The Emperor Tries to Understand
The Emperor asked, ‘What should I do after you are gone?’ The teacher said, ‘Build me a seamless tomb.’ The Emperor said, ‘Please tell me what kind of design you wish for your tomb.’ The teacher was silent for a while and then asked, ‘Do you understand?’
~ Blue Cliff Record, Case 18
Sometimes in our lives we find a deep and abiding narrative ~ perhaps it is love, youth, or health ~ where repeatedly we are visited by that story. Perhaps it is synchronicity. For me, in recent months, I have been visited and revisited by a sad story, one of survivors carrying memories of loved ones who have done violence to themselves. Suicide and suicide survivors.
Yesterday I was driving across the Golden Gate Bridge, and I saw a lone man, leaning precariously over the rail, looking far down into the water, as a bridge worker headed his way. This morning, trying to get into the City both BART and Caltrain were stopped for several hours because of separate incidences of ‘a major medical emergency’, which are code words for a jumper.

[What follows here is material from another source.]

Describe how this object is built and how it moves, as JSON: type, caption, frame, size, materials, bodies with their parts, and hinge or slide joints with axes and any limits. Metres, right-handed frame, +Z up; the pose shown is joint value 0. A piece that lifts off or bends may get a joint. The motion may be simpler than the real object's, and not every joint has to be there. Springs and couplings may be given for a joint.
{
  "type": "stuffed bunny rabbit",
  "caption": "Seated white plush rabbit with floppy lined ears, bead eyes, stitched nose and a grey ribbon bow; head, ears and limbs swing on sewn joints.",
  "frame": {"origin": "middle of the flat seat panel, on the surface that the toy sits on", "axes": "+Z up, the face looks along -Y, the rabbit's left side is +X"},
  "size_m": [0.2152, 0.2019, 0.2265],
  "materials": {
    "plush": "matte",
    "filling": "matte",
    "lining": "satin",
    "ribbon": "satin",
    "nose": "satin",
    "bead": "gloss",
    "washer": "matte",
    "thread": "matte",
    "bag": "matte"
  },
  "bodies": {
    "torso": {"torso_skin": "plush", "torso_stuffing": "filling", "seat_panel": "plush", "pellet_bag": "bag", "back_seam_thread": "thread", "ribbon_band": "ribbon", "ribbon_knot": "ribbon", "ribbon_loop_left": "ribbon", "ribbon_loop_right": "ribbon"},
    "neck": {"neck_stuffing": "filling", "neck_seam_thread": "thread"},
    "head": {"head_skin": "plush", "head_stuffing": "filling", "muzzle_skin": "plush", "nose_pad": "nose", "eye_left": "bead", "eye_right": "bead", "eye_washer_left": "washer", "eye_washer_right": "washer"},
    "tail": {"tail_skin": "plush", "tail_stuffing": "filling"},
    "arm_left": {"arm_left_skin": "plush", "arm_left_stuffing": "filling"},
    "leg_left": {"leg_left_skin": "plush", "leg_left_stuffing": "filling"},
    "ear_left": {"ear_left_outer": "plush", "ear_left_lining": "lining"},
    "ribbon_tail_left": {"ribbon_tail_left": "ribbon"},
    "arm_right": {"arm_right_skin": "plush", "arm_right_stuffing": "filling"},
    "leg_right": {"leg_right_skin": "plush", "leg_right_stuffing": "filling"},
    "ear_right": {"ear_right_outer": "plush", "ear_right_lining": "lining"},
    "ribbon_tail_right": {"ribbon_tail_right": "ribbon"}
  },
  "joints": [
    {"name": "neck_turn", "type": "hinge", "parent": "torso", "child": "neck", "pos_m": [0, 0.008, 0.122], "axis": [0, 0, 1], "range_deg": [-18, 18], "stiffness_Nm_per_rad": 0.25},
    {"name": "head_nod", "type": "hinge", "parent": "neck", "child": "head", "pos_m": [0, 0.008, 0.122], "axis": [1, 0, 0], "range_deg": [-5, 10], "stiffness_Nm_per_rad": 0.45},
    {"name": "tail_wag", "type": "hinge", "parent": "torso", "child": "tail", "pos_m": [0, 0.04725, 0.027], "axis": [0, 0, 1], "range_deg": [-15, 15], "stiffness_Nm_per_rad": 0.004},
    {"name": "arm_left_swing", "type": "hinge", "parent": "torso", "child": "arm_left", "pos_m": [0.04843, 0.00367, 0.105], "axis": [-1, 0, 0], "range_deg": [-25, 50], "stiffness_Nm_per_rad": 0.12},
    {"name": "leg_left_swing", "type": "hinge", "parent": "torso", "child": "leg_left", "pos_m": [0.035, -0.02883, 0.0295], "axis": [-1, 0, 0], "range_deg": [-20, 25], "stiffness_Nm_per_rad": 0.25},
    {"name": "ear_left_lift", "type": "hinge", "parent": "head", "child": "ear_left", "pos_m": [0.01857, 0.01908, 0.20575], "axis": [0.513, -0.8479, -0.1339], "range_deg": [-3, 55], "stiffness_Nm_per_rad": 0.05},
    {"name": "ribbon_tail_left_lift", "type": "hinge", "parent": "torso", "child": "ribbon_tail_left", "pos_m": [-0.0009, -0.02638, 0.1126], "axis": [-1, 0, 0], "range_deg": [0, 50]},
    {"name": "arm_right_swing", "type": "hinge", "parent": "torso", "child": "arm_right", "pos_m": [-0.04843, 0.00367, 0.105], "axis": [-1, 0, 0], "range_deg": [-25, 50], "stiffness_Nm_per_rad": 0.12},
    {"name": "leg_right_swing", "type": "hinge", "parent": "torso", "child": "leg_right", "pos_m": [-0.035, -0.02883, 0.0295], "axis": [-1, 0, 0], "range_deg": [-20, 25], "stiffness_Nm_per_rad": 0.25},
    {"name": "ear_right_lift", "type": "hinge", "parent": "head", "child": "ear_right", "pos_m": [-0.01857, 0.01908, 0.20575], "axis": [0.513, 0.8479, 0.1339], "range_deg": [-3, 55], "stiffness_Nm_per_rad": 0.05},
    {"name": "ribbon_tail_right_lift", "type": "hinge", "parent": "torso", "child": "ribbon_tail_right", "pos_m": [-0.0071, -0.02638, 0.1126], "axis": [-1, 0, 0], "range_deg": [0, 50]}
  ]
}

I have been struck by the high number of survivors in our Zen sangha, far more than might be expected by annual suicide statistics of 13 deaths per 100,000. Survivors may hold guilt and shame, There is anger and confusion: ’Why he did he do it?,’ cried a mother of a 16-year old joining a survivor’s group. ‘Why didn’t we see anything, why we didn’t we know anything?’ And there can be relief: ‘After years of drinking and violence, I was glad he was gone’, said another member of that group talking of her father, ‘though not until now was I able to say it.’.

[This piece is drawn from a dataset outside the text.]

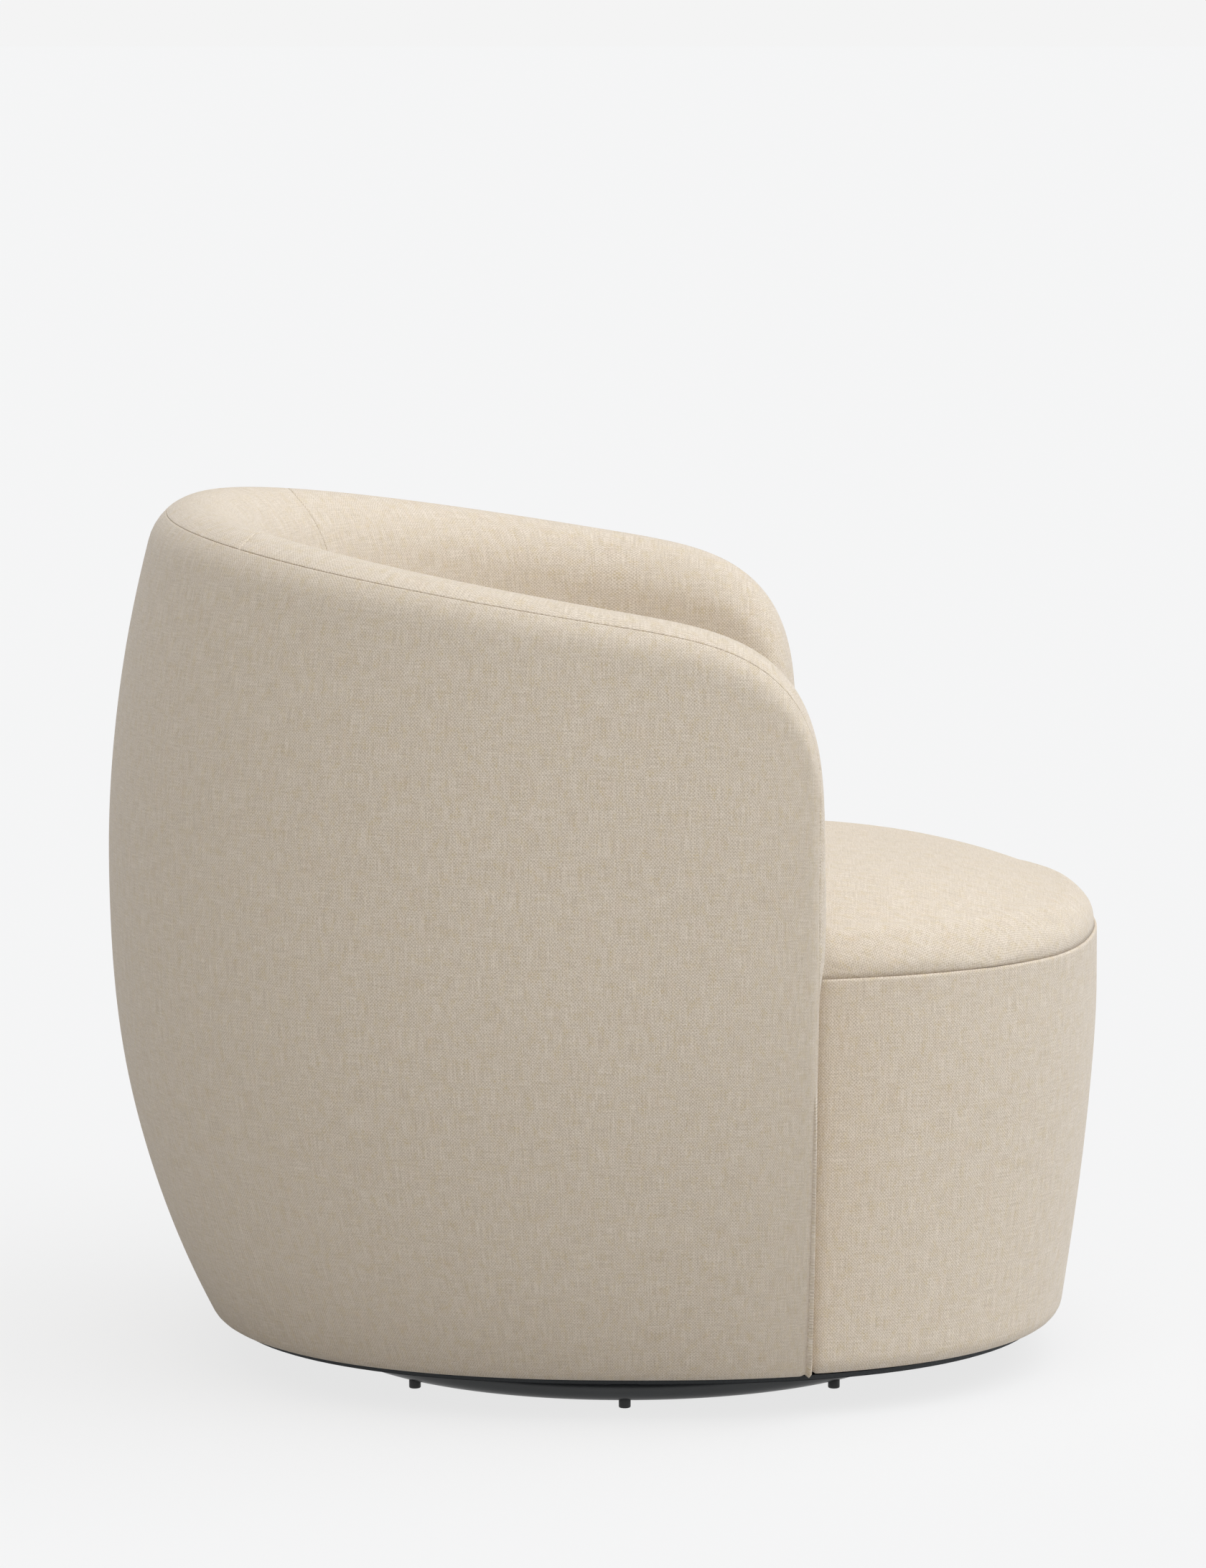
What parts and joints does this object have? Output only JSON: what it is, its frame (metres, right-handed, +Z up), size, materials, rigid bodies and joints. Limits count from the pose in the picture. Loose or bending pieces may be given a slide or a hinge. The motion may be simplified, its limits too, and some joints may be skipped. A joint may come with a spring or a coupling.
{
  "type": "swivel barrel chair",
  "caption": "Upholstered barrel chair whose rounded back runs into sloping arms round a crowned seat, on a swivel over a low black steel ring.",
  "frame": {"origin": "on the swivel axis at floor level, in the plane of the undersides of the glides", "axes": "+Z up along the swivel axis, -Y towards the front of the seat, +X towards the sitter's left arm"},
  "size_m": [0.8098, 0.8086, 0.7069],
  "materials": {
    "linen": "woven linen weave",
    "black_steel": "satin black",
    "glide_nylon": "matte",
    "zinc_steel": "zinc plated",
    "ball_steel": "polished",
    "brass": "plain",
    "plywood": "raw birch plywood",
    "bent_board": "raw bent board",
    "dark_panel": "matte",
    "dust_cloth": "non-woven",
    "webbing": "woven webbing",
    "foam": "cut foam"
  },
  "bodies": {
    "base": {"base_ring": "black_steel", "base_cross": "black_steel", "base_glides": "glide_nylon", "swivel_lower_plate": "zinc_steel", "pivot_pin": "zinc_steel", "pivot_washer": "zinc_steel", "pivot_lock_nut": "zinc_steel", "lower_plate_bolts": "zinc_steel", "lower_plate_nuts": "zinc_steel"},
    "bearing": {"swivel_balls": "ball_steel", "swivel_ball_cage": "brass"},
    "chair": {"swivel_upper_plate": "zinc_steel", "upper_plate_screws": "zinc_steel", "base_board": "plywood", "bottom_panel": "dark_panel", "dust_cover": "dust_cloth", "shell_ribs": "plywood", "arm_posts": "plywood", "top_rail": "plywood", "outer_board": "bent_board", "seat_posts": "plywood", "seat_ring": "plywood", "front_former": "bent_board", "webbing_straps": "webbing", "seat_foam": "foam", "back_foam": "foam", "left_arm_foam": "foam", "right_arm_foam": "foam", "outer_cover": "linen", "back_cover": "linen", "left_arm_cover": "linen", "right_arm_cover": "linen", "seat_top_cover": "linen", "seat_border": "linen"}
  },
  "joints": [
    {"name": "swivel", "type": "hinge", "parent": "base", "child": "chair", "pos_m": [0, 0, 0], "axis": [0, 0, 1], "continuous": true},
    {"name": "cage_turn", "type": "hinge", "parent": "base", "child": "bearing", "pos_m": [0, 0, 0], "axis": [0, 0, 1], "continuous": true}
  ],
  "couplings": [
    {"joint": "cage_turn", "follows": "swivel", "ratio": 0.5}
  ]
}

Finally, there can be room for healing: survivors re-entering life. ‘I started with the basics,’ said a daughter whose mother killed herself. ‘I breathed in and the breathed out. I drank some water.’
Not so long ago, I met with a man who was new to meditation and was visiting various centers. Dark haired and complexioned, he had a powerful Latin look that drew my eyes to him. A month before he came to sit with us, he had tried to take his own life, but un-expectantly woke in the morning alive. Since, he had been getting daily care and was closely attended by his family.

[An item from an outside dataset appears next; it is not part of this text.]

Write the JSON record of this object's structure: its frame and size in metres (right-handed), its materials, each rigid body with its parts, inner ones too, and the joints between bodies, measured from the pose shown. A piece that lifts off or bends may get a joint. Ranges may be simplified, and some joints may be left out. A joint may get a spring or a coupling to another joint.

I had no treatment to offer, though I felt this was a man with a strong life force. In joining the sangha, even for a few hours, he was a making gesture toward life. Together we looked out the window at the overgrown garden, the cottonwood trees and broken clouds. He said after sitting that he would go to his favorite café near Bodega Bay and have coffee. I said that sounded lovely.
For just a moment, we sat together in a tomb that was without seams.